Chief economist Douglas Porter of BMO Nesbitt Burns, who has studied the price gap in-depth, said he found the report "fascinating," but he concluded that the issue's a complicated one and that, in the end, there's little public policy can do to address it.

Even if all four recommendations were followed, he said, it may not make much difference.

"Really the main message here is that the currency is overvalued," Mr. Porter added, perhaps by about 10 per cent.

Or, looked at the other way, the Canadian dollar should be in the 90-cent range and, in the longer term, "really has no business being close to parity."

To be fair, I've focused solely on the recommendations, while all of it is backed up by a 75-page report into this complex issue.

But for the record, here's what Mr. Flaherty said when he asked for the probe: "Canadians are rightly irritated when they see large price discrepancies on the exact same products being sold on different sides of the border. I share their irritation."

While "irritated" Canadians wait for all this study and analysis, they might just be heading for Buffalo, N.Y., or Bellingham, Wash., where their dollar is worth $1.005 U.S. as I write this.

Carney grilled
A group of British Members of Parliament wasted no time in going after Mark Carney today, questioning him on everything from his political ambitions, to his salary, economic outlook and plans as the incoming head of the Bank of England, The Globe and Mail's Paul Waldie reports from London.

For more than three hours, the 13 members of the House of Commons Treasury Committee pressed the Bank of Canada governor on a host of issues. At one point after a series of questions about inflation targeting, committee chairman Andrew Tyrie smiled and said: "You have certainly demonstrated you know how to handle committees like this."

The committee pulled few punches during the hearing, challenging Mr. Carney from the start about the unusual nature of his appointment, which came long after the deadline for applications and after months of saying he wasn't interested in the job.

BCE hikes dividend
Canada's BCE Inc. posted a 45-per-cent jump in fourth-quarter profit today, boosting its dividend by 6 cents at the same time.
The telecommunications giant earned $708-million or 91 cents a share, The Globe and Mail's Rita Trichur reports, compared to $486-million or 62 cents a year earlier.

It hiked its annual dividend to $2.33.

Manulife beats forecasts
Manulife Financial Corp. topped analysts' estimates today with a fourth-quarter profit of $1.1-billion.

As The Globe and Mail's Jacqueline Nelson writes, strong investment gains and growth in its business in Asia bolstered Canada's biggest life insurance company.

Manulife earned 56 cents a share, compared to a loss of 5 cents a year earlier.

Air Canada profit rises
Air Canada has bounced back from a quarter loss a year ago to a profitable quarter.

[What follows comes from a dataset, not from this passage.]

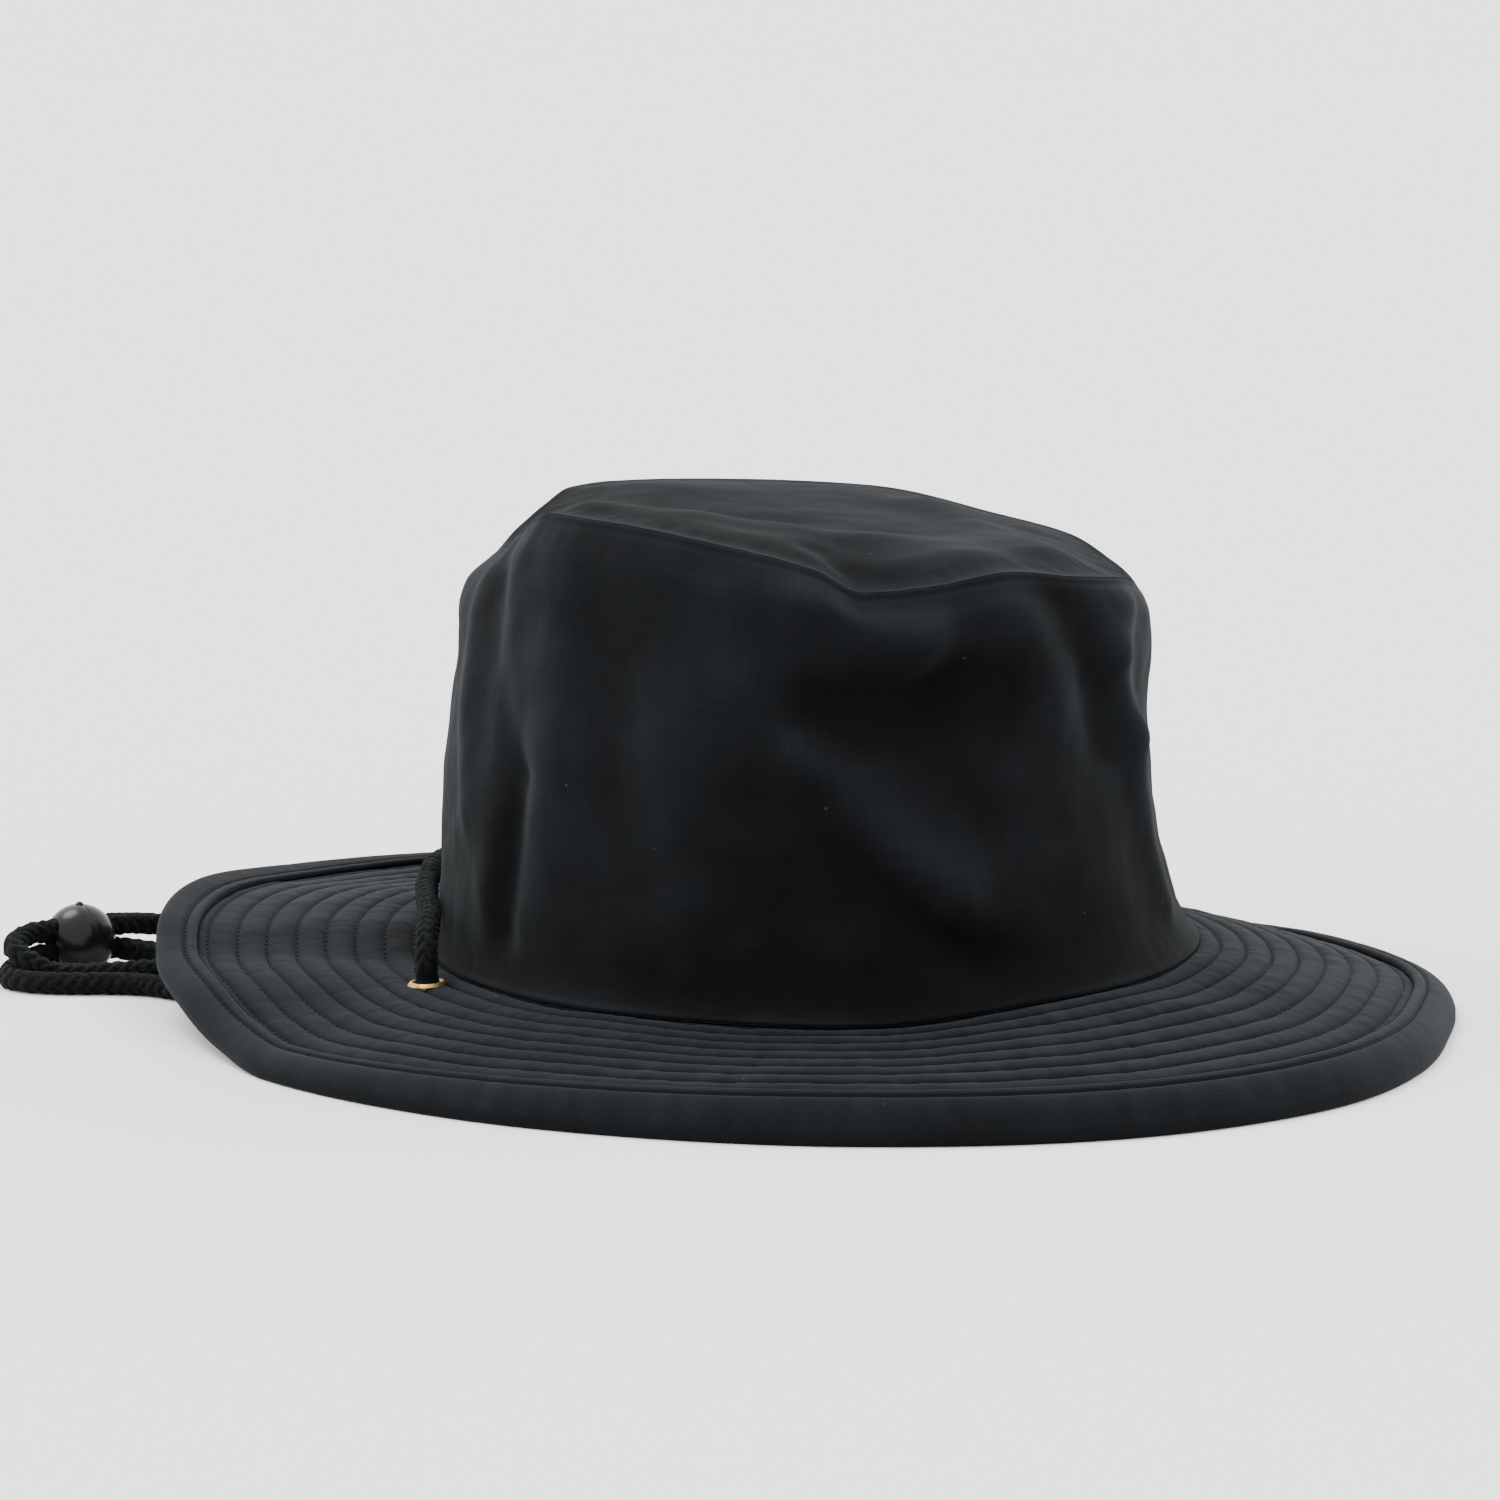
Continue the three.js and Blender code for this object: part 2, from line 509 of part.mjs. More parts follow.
// Folded tape round the brim's edge: a closed C with its slot round the cloth and a flat foot.
function bindingGeometry() {
  const at = (share, above) => ringOf((angle) => {
    const plan = brimPlan(angle, stitchedWidthAt(angle) + bindingWidth * share);
    return new THREE.Vector3(plan.x, plan.y, bindingMiddleZ(angle, Math.max(share, 0)) + above);
  });
  const foot = (inFromRim) => ringOf((angle) => {
    const plan = brimPlan(angle, brimWidthAt(angle) - inFromRim);
    return new THREE.Vector3(plan.x, plan.y, rimUndersideZ(angle));
  });
  const slotHalf = brimWall / 2 + clearance;
  const slotEnd = bindingGrip + clearance / bindingWidth;
  return solidFromRings([
    at(0, slotHalf),
    at(0.03, bindingHalf + bindingLip),
    at(0.14, bindingHalf + bindingLip * 0.8),
    at(0.3, bindingHalf),
    at(0.62, bindingHalf),
    at(0.88, bindingHalf * 0.85),
    at(1, bindingHalf * 0.1),
    foot(bindingWidth * 0.05),
    foot(bindingFloor),
    at(0.4, -bindingHalf),
    at(0.03, -bindingHalf),
    at(0, -slotHalf),
    at(slotEnd, -slotHalf),
    at(slotEnd, slotHalf),
  ], true);
}

// Eyelets stand square to the brim beside the crown, one at each ear.
const eyeletBarrelRadius = eyeletBore / 2 + eyeletWall;
const eyeletPlaces = [
  { name: 'eyelet_right', angle: eyeletAngle },
  { name: 'eyelet_left', angle: 180 - eyeletAngle },
];

function eyeletMatrix(place) {
  const centre = onBrim(place.angle, eyeletOffset, puffHeight / 2);
  const outer = onBrim(place.angle, eyeletOffset + eyeletFlange / 2, puffHeight / 2);
  const slope = outer.sub(centre).normalize();
  const up = new THREE.Vector3(0, 0, 1).addScaledVector(slope, -slope.z).normalize();
  const turn = new THREE.Quaternion().setFromUnitVectors(new THREE.Vector3(0, 1, 0), up);
  return new THREE.Matrix4().compose(centre, turn, new THREE.Vector3(1, 1, 1));
}

function eyeletGeometry() {
  const half = (brimWall + puffHeight) / 2 + clearance;
  const bore = eyeletBore / 2;
  const flange = eyeletFlange / 2;
  const top = half + eyeletFlangeThickness;
  const roll = eyeletFlangeThickness * 0.3;
  const upper = [[eyeletBarrelRadius, half], [flange, half], [flange - roll * 2, top - roll],
    [bore + roll * 2, top], [bore, top - roll]];
  const lower = upper.map(([r, z]) => [r, -z]).reverse();
  const profile = [...lower, ...upper, lower[0]];
  return new THREE.LatheGeometry(profile.map(([r, z]) => new THREE.Vector2(r, z)), 14);
}

// Round cord section swept through its chosen points, one step from each to the next.
class ChosenPath extends THREE.CatmullRomCurve3 {
  getPointAt(share, target) {
    return this.getPoint(share, target);
  }

  getTangentAt(share, target) {
    return this.getTangent(share, target);
  }
}

function cordGeometry(route) {
  const path = new ChosenPath(route.map(([x, y, z]) => new THREE.Vector3(x, y, z)), false, 'centripetal');
  const sides = 8;
  const section = new THREE.Shape();
  for (let i = 0; i < sides; i += 1) {
    const angle = (2 * Math.PI * i) / sides;
    const corner = [Math.cos(angle) * cordDiameter / 2, Math.sin(angle) * cordDiameter / 2];
    if (i === 0) section.moveTo(...corner);
    else section.lineTo(...corner);
  }
  section.closePath();
  const steps = route.length - 1;
  return new THREE.ExtrudeGeometry(section, { steps, extrudePath: path, bevelEnabled: false });
}

// Toggle: a ball on the surface with one tall slot through it for the two strands.
function toggleGeometry() {
  const radius = toggleDiameter / 2;
  const ball = new THREE.SphereGeometry(radius, 20, 12);
  ball.rotateX(Math.PI / 2);
  const slot = new THREE.Shape();
  const half = toggleSlotWidth / 2;
  const straight = (toggleSlotHeight - toggleSlotWidth) / 2;
  slot.absarc(0, straight, half, 0, Math.PI, false);
  slot.absarc(0, -straight, half, Math.PI, 2 * Math.PI, false);
  slot.closePath();
  const cutter = new THREE.ExtrudeGeometry(slot, {
    depth: toggleDiameter + 2, bevelEnabled: false, curveSegments: 8,
  });
  cutter.translate(0, 0, -radius - 1);
  cutter.rotateX(Math.PI / 2);
  cutter.rotateZ(radians(90));
  const nub = new THREE.CylinderGeometry(toggleNubRadius * 0.7, toggleNubRadius, toggleNubRise * 4, 10);
  nub.rotateX(Math.PI / 2);
  nub.translate(0, 0, radius - toggleNubRise);
  return toGeometry(toSolid(ball).add(toSolid(nub)).subtract(toSolid(cutter)));
}

const cottonCloth = (color, roughness) => new THREE.MeshStandardMaterial({ color, roughness, metalness: 0 });
const blackCotton = cottonCloth(0x26292c, 0.92);
const blackTape = cottonCloth(0x222528, 0.88);
const blackBraid = cottonCloth(0x151719, 0.95);
const wornBrass = new THREE.MeshStandardMaterial({ color: 0xa88a4a, roughness: 0.35, metalness: 1 });
const blackPlastic = new THREE.MeshStandardMaterial({ color: 0x2b2827, roughness: 0.2, metalness: 0 });

function namedMesh(name, geometry, material) {
  const mesh = new THREE.Mesh(geometry, material);
  mesh.name = name;
  return mesh;
}

const hat = new THREE.Group();
const cloth = new THREE.Group();
hat.add(cloth);
cloth.add(namedMesh('crown_side', crownSideGeometry(), blackCotton));
cloth.add(namedMesh('crown_tip', crownTipGeometry(), blackCotton));
cloth.add(namedMesh('brim', brimGeometry(), blackCotton));
cloth.add(namedMesh('brim_binding', bindingGeometry(), blackTape));

for (const place of eyeletPlaces) {
  const eyelet = namedMesh(place.name, eyeletGeometry(), wornBrass);
  eyelet.applyMatrix4(eyeletMatrix(place));
  hat.add(eyelet);
}

hat.add(namedMesh('cord_back', cordGeometry(cordBackRoute), blackBraid));
hat.add(namedMesh('cord_near', cordGeometry(cordNearRoute), blackBraid));
hat.add(namedMesh('cord_far', cordGeometry(cordFarRoute), blackBraid));
hat.add(namedMesh('cord_bight', cordGeometry(cordBightRoute), blackBraid));

const toggle = namedMesh('toggle', toggleGeometry(), blackPlastic);
toggle.position.set(toggleX, toggleY, toggleDiameter / 2 + floorClearance);
toggle.rotation.z = radians(toggleHeading);
hat.add(toggle);

// The origin lies under the middle of the rim.
const middle = new THREE.Box3().setFromObject(cloth).getCenter(new THREE.Vector3());
hat.position.set(-middle.x, -middle.y, 0);

export default hat;
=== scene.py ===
import math

import bpy
import numpy as np
from mathutils import Matrix, Vector, noise


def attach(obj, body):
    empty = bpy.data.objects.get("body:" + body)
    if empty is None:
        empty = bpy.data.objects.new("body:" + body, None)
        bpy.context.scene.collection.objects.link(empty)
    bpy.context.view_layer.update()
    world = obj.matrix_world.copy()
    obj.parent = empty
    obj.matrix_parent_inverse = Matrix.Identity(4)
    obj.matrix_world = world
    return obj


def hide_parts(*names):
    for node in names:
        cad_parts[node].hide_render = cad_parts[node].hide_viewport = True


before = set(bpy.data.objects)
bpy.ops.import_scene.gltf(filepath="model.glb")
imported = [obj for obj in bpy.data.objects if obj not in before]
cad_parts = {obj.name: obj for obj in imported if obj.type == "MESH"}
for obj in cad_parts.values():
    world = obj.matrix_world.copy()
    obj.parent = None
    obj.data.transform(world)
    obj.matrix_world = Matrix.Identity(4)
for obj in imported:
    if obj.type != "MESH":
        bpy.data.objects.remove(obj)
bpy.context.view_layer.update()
print("frame loaded with", len(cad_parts), "nodes")

# Sizes are millimetres until a mesh is made. Front is -Y. Angles are degrees round the hat: 0 at its left
# side +X, 90 at the back, 270 at the front.
metres = 0.001
cutterLength = 30 * metres

photoCamera = {
    "place": (-0.5516, -1.0986, 0.2287),
    "tilt": 82.2,
    "turn": -26,
    "lens": 128.93,
    "sensor": 36,
    "reach": 20,
}

crown = {
    "headHalfWidth": 85,
    "headHalfLength": 100,
    "headShift": (2.5, -1.5),
    "seamHeight": 19,
    "tipHalfWidth": 70,
    "tipHalfLength": 83,
    "height": 120,
    "wall": 1.6,
    "tipMiddleShare": 0.955,
    "tipSlope": (-0.05, 0.05),
    "foldDepth": 5,
    "foldWidth": 10,
    "foldsStart": 0.12,
    "foldsEnd": 0.93,
    "tipFoldDepth": 2.5,
    "tipFoldWidth": 10,
    "tipFoldsEnd": 0.85,
}

brim = {
    "halfWidth": 147,
    "halfLength": 162,
    "lift": 18.8,
    "wall": 2.4,
    "bow": 0.35,
    "rows": 8,
    "firstRow": 5.2,
    "lastRow": 2.6,
    "puff": 0.62,
    "valley": 0.4,
    "pucker": 0.2,
    "puckerLength": 2.7,
}

binding = {"width": 9.2, "wall": 0.9, "droop": 5, "clearance": 0.3}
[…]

The airline earned $8-million or 3 cents a share in the fourth quarter, The Globe and Mail's Guy Dixon reports, compared to a loss a year earlier of $60-million or 22 cents a share.

Earnings pour in
Several other companies also reported quarterly results today, including Cineplex Inc., whose revenue and profits soared to record heights, The Globe and Mail's Steve Ladurantaye reports, and Teck Resources Ltd., whose profit slumped.